▶ _The request_:
Copy out all lines with the word "model" in them.

▶ _Provided material_:
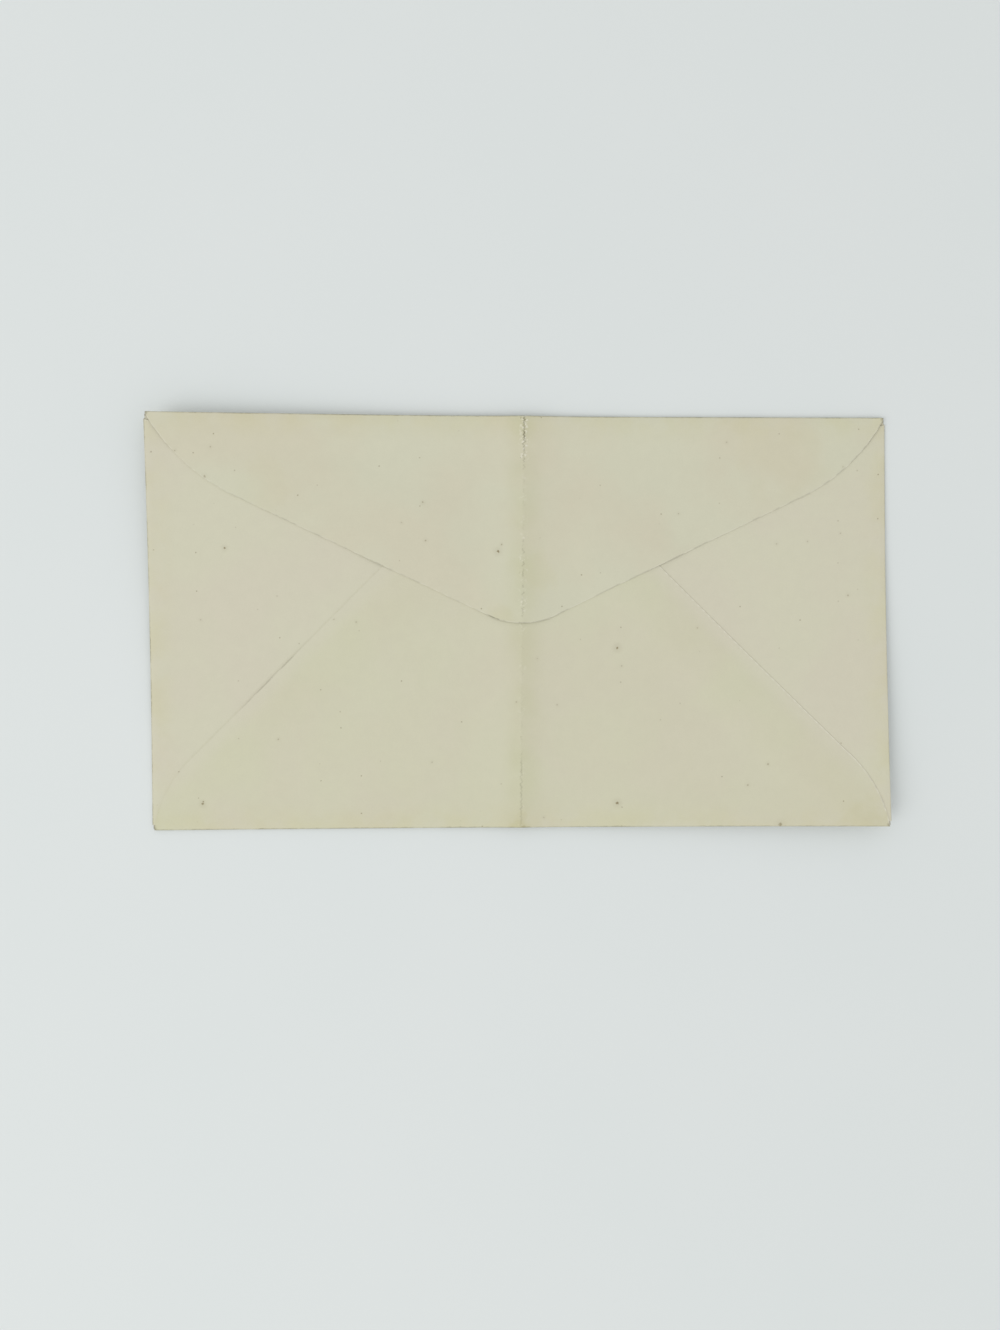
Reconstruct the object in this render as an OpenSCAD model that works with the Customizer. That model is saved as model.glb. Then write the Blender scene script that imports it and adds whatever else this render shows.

--

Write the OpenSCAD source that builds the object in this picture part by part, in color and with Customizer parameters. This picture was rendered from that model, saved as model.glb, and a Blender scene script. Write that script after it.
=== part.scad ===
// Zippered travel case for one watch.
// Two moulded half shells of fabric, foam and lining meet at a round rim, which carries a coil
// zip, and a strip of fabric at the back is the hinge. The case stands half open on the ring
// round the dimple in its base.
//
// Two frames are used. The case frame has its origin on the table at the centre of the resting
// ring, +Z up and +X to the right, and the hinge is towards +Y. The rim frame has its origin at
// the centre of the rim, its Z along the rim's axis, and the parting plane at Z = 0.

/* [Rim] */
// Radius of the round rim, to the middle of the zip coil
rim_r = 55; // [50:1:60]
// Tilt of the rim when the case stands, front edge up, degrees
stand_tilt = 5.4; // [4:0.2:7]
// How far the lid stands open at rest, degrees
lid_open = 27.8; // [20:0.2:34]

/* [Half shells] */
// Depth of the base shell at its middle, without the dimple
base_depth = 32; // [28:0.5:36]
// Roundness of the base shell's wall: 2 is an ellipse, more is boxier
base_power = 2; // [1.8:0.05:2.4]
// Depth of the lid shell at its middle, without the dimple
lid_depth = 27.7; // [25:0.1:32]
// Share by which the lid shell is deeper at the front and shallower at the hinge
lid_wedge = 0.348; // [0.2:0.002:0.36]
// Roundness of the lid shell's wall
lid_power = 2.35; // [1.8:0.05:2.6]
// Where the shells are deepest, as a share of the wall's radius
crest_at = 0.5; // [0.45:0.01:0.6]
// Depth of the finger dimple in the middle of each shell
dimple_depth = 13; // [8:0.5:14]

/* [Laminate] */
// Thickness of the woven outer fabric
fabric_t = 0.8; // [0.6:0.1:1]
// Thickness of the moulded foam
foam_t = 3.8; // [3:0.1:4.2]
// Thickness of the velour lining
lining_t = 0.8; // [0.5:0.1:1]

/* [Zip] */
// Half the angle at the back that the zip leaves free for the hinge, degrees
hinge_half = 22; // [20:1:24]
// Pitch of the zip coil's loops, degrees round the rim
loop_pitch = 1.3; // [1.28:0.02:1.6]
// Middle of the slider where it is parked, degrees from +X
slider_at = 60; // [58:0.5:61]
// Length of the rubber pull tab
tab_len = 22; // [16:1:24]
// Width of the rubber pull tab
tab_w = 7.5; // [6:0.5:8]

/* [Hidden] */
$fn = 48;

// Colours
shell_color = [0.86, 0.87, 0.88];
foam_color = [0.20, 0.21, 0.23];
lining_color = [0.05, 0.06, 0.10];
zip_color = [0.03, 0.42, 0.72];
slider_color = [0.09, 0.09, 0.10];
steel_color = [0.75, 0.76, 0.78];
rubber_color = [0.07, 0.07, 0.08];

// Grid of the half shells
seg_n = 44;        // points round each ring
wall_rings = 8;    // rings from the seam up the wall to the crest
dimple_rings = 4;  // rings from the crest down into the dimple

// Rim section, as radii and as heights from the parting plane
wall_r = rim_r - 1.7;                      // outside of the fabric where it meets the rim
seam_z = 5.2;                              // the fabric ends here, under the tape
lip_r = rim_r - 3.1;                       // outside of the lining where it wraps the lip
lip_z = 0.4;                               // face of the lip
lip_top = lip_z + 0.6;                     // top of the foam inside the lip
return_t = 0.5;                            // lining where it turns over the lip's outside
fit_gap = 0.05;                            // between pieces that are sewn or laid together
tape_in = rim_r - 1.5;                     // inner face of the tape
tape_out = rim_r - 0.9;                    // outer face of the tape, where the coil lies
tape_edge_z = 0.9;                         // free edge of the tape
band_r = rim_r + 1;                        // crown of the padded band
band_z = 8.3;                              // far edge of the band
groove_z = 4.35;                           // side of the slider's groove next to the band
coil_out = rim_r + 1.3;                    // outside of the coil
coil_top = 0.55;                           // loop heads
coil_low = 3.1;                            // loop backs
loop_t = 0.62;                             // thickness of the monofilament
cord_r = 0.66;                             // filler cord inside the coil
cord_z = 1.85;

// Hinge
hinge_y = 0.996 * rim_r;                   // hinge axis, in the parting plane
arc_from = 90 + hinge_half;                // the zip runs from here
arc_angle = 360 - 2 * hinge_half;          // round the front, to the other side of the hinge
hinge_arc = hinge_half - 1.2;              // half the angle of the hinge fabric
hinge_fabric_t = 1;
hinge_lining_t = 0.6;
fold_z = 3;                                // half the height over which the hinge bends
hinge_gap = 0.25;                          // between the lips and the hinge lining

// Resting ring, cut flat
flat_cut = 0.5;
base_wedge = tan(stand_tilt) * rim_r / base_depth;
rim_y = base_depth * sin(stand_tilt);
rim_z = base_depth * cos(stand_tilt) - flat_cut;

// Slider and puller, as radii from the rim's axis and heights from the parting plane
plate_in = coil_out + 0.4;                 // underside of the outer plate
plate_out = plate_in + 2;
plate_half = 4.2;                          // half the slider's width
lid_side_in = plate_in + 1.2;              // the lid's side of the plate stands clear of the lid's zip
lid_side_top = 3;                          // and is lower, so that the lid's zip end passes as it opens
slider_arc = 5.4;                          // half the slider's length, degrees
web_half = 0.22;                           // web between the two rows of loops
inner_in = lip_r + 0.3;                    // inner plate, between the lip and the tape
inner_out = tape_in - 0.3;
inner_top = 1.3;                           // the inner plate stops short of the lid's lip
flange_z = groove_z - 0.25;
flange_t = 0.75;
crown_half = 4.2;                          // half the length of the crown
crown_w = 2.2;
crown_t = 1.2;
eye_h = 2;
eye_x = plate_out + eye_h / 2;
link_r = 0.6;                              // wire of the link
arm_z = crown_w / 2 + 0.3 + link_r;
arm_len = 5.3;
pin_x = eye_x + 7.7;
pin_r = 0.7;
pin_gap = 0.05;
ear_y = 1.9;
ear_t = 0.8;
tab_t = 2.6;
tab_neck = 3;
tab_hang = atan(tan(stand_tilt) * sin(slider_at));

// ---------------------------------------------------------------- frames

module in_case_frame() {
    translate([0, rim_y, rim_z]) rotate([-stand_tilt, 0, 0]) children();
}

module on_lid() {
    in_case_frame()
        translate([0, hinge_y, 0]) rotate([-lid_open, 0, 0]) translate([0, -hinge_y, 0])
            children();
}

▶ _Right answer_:
Reconstruct the object in this render as an OpenSCAD model that works with the Customizer. That model is saved as model.glb. Then write the Blender scene script that imports it and adds whatever else this render shows.
Write the OpenSCAD source that builds the object in this picture part by part, in color and with Customizer parameters. This picture was rendered from that model, saved as model.glb, and a Blender scene script. Write that script after it.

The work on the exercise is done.